Stated exercise: Would you set down every entry shown below, precisely as written?

Record extracts:

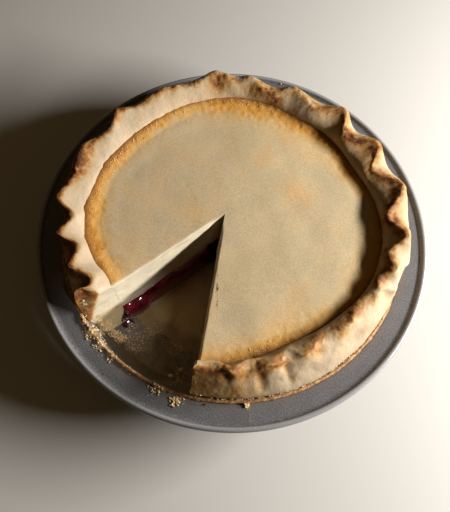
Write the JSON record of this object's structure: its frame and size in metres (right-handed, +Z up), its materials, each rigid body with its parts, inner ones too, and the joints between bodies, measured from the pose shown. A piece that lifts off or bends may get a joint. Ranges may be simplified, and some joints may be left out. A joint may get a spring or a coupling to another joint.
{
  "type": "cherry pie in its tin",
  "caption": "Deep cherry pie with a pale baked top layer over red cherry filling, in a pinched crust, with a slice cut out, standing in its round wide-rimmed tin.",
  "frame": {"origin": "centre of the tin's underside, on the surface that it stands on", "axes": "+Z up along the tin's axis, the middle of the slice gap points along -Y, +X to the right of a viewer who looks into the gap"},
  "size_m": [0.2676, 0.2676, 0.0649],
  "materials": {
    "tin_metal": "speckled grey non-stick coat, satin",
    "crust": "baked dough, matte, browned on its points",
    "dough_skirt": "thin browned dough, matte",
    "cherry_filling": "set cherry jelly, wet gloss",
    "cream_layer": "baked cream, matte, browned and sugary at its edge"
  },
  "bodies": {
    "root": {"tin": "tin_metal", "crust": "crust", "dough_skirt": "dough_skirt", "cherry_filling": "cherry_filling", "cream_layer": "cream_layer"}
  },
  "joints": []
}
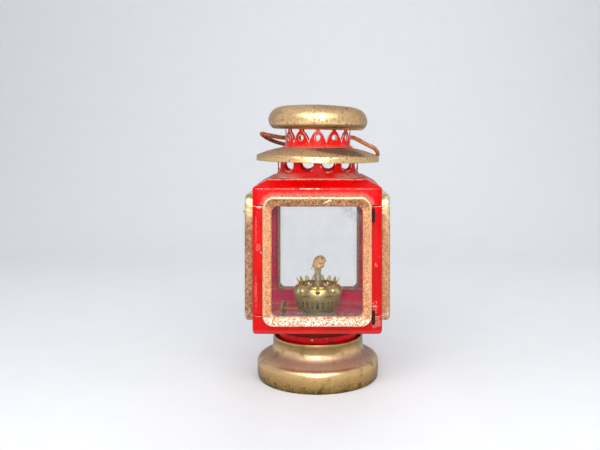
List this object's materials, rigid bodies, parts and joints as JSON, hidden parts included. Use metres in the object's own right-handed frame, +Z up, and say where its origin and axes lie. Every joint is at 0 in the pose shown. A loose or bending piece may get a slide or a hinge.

Exercise solution:
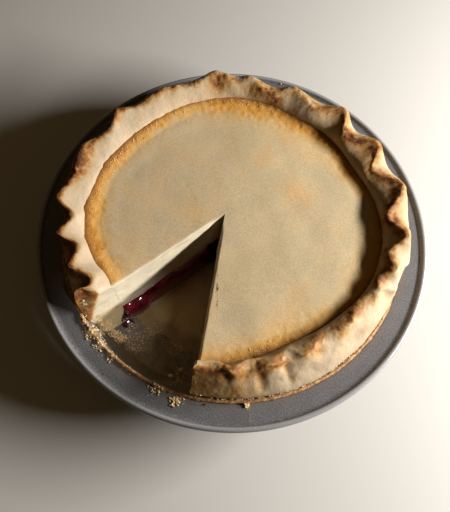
Write the JSON record of this object's structure: its frame and size in metres (right-handed, +Z up), its materials, each rigid body with its parts, inner ones too, and the joints between bodies, measured from the pose shown. A piece that lifts off or bends may get a joint. Ranges may be simplified, and some joints may be left out. A joint may get a spring or a coupling to another joint.
{
  "type": "cherry pie in its tin",
  "caption": "Deep cherry pie with a pale baked top layer over red cherry filling, in a pinched crust, with a slice cut out, standing in its round wide-rimmed tin.",
  "frame": {"origin": "centre of the tin's underside, on the surface that it stands on", "axes": "+Z up along the tin's axis, the middle of the slice gap points along -Y, +X to the right of a viewer who looks into the gap"},
  "size_m": [0.2676, 0.2676, 0.0649],
  "materials": {
    "tin_metal": "speckled grey non-stick coat, satin",
    "crust": "baked dough, matte, browned on its points",
    "dough_skirt": "thin browned dough, matte",
    "cherry_filling": "set cherry jelly, wet gloss",
    "cream_layer": "baked cream, matte, browned and sugary at its edge"
  },
  "bodies": {
    "root": {"tin": "tin_metal", "crust": "crust", "dough_skirt": "dough_skirt", "cherry_filling": "cherry_filling", "cream_layer": "cream_layer"}
  },
  "joints": []
}
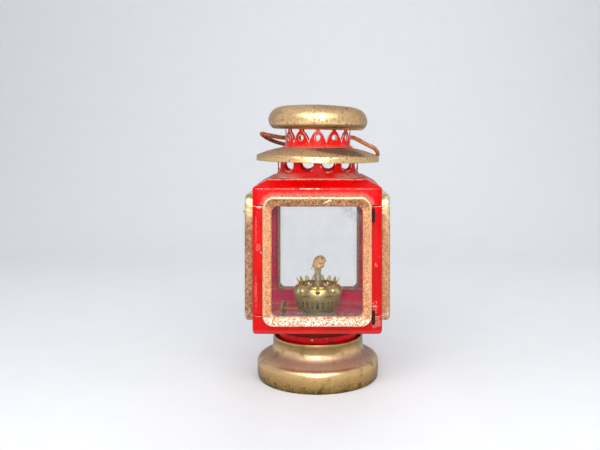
List this object's materials, rigid bodies, parts and joints as JSON, hidden parts included. Use metres in the object's own right-handed frame, +Z up, and say where its origin and axes lie. Every joint is at 0 in the pose shown. A loose or bending piece may get a slide or a hinge.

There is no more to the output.